The Pensioners’ Crusade
I noted on Tuesday Nick Boles’ suggestion in a keynote speech at the Resolution Foundation (pdf) to limit certain pensioner benefits to the less well-off:
“Spending on universal benefits for the elderly (the Winter Fuel Allowance, free prescriptions, free bus travel and free TV licenses for the over 75s) reached roughly £4 billion in 2010/11.
I know that this help is vitally important for many older people – and a step away from universal provision of these benefits after the next election would need to be handled very carefully as many members of this generation are admirably reluctant to make a fuss, even when they really need help.
But, does anyone here think it would be responsible for a country in our financial position to go on giving a free TV license to Michael Winner, free prescriptions to Lord Sugar and a winter fuel allowance to Sir Paul McCartney after 2015?”
A point well made. But, I strongly suspect, to no avail.
I diligently provided links to reaction at the BBC, Guardian, Independent and Mail which all headlined Boles’ hardly original elderly means-testing proposal, even though it would only save £1.5bn of the £8.5bn he says we need to save:
“If we are to achieve stability in our public finances AND make crucial investments in improving productivity and competitiveness, we must find a way to save at least £8.5 billion from the £145 billion we currently spend on benefits other than pensions.”
Popping into Tesco yesterday, though, I noticed that I’d jumped the gun in my headline search. The Express is going to war on the issue. Holy war. Here’s their front page:
I love that capital C in Crusade. “Upper-case there”, the editor must have ordered. “We’re not being figurative here. This is official. It’ll be there in the history books alongside Richard the Lionheart vs Saladin and, of course, the Children.”

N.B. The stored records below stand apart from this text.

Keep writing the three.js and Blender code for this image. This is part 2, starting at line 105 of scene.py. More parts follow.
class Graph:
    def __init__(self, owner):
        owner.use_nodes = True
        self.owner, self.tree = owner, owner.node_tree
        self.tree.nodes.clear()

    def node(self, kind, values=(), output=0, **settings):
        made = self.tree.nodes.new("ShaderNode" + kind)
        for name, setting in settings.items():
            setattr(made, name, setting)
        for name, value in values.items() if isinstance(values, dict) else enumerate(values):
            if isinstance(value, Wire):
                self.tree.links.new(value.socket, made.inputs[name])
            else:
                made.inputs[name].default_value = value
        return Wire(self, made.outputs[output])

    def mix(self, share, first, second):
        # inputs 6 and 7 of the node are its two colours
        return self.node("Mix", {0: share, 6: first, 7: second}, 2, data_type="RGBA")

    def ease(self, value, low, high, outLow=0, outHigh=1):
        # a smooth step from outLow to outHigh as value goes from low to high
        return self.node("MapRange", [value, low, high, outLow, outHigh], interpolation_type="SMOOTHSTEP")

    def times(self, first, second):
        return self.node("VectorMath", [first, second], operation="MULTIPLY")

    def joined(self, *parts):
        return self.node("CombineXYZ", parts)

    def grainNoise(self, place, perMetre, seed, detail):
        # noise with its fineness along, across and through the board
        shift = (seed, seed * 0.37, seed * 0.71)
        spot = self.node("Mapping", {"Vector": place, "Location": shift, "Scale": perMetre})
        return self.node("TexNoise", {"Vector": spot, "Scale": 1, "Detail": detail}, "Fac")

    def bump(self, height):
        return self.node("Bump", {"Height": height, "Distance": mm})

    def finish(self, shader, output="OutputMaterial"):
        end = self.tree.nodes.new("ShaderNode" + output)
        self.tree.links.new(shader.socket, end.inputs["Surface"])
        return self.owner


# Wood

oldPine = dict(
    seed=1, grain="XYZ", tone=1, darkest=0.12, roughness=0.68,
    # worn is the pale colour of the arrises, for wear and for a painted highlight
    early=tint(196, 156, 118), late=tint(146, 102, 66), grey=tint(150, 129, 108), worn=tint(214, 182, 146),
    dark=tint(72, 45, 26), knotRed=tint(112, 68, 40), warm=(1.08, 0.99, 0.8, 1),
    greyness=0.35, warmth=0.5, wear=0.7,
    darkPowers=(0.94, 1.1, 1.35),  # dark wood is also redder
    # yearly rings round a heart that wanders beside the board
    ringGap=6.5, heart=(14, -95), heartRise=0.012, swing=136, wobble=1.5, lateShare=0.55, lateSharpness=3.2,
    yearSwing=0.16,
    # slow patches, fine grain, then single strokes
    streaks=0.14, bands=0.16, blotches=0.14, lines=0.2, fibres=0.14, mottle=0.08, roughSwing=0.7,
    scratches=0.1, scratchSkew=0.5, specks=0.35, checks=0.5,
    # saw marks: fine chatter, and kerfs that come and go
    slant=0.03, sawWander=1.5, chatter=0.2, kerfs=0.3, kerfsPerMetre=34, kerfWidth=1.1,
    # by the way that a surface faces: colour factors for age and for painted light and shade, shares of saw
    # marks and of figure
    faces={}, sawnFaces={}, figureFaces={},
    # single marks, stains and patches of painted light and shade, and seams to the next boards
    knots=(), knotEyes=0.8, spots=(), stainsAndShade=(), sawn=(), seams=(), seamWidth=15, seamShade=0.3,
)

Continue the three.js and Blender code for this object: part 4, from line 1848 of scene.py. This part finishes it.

The headline’s a classic as well. Whereas the Mail and the Independent implicitly accepted the government’s right to cut benefits, but signalled with the A-word (“axe”) that targeting elderly benefits might be a cut too far, the Express went several steps further. “Secret Plot to Rob Pensioners”. Hmm. Not really “secret” is it? Which means it doesn’t really qualify as a “plot”. And I think most would agree that discontinuing the provision of a benefit hardly counts as “robbery” (which, strictly speaking, involves violence or the threat of violence, as opposed to theft, which doesn’t). One might even quibble that it is “pensioners” being “robbed”. The word “pensioners” has connotations of those struggling to get by on a meagre stipend, and the qualification for the benefits in question is on the basis of age, not – as Boles’ examples of Winner, Sugar and McCartney might suggest – dependency on an annuity.
Boles’ whole point was that benefits would only be withheld from the wealthier elderly, a subtlety somewhat glossed over in the scene-setting opening sentences of the story on the front page of yesterday’s Express:
“A THREAT to strip Britain’s pensioners of benefits such as free bus passes and prescriptions triggered outrage last night.
A key ally of David Cameron yesterday called for strict means testing of claims that also include winter fuel payments and TV licences.
But the move was immediately condemned by charities and OAP groups – and today the Daily Express adds its voice by launching a Fair Deal For Our Pensioners Crusade.
This newspaper urges readers and campaigners alike to support its demand that the Government honours its pledges to pensioners in full, and does nothing to chip away at their universal welfare entitlements. Tory MP Nick Boles caused fury after saying the Government could save £4billion a year by stopping better-off pensioners from getting the benefits.”
£4bn/yr is in fact the total cost of the benefits. Boles hopes to save £1.5bn/yr.
But Cameron’s calculation will be whether £1.5bn is worth the potential electoral damage in 2015 (if the Coalition lasts that long). He’ll be looking for media outrage at “giving a free TV license to Michael Winner, free prescriptions to Lord Sugar and a winter fuel allowance to Sir Paul McCartney”. And not finding it.
On one side is most favourable headline to the proposal at the BBC, which reports that the “Rich elderly should lose benefits, says David Cameron ally”.
And on the other is a lot of axeing and the Express’s army of pensioners ready to march against the heathens in Downing Street.
You have to admire the Express. They understand their constituency. As, I’m sure, does Cameron. This kite’s not going to fly.